Tecnologie e difesa dai cyber attacchi

Ma le tecnologie avanzate possono e devono essere usate anche da chi difende, sia per le difese stesse sia per strutturarsi in modo adeguato per un recupero veloce dopo un eventuale attacco. Quindi una delle sfide è riuscire a intercettare le minacce in tempo reale e garantire una ripartenza rapida e sicura dopo un attacco, come ho sentito dire a Massimo Mondiani. Siamo in un momento molto delicato, in cui la differenza di velocità fra lo sviluppo tecnologico degli attaccanti e lo sviluppo dei difensori è nettamente a favore dei primi, che hanno vaste risorse economiche da spendere.

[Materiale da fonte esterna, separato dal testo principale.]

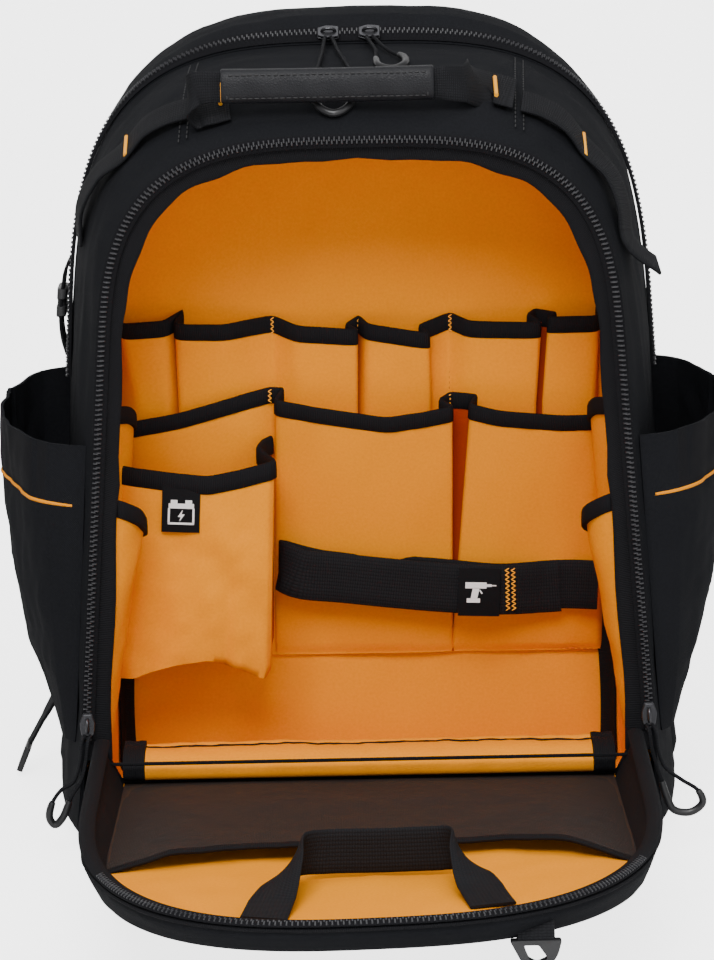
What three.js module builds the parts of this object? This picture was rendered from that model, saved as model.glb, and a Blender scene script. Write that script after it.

Per questo serve trovare il giusto mix fra sistemi di difesa e sistemi di recupero, perché la sicurezza informatica non significa solo proteggere.

Si va quindi delineando il fatto che da una parte ci siamo noi, che abbiamo il nostro lavoro, la nostra vita, i nostri dispositivi, le nostre aziende, con le nostre mille cose da fare. Dall’altra parte ci sono gli attaccanti, che di lavoro fanno proprio quello: attaccare. Se da un lato c’è chi attacca di mestiere e dall’altro c’è chi non fa il difensore per mestiere, la battaglia è iniqua. La protezione delle informazioni non è nata con il digitale, ma con l’uomo: una battaglia senza tempo tra protezione e minacce, radicata nella natura umana stessa; per citare a memoria uno stralcio dell’intervento del professor Mauro Conti.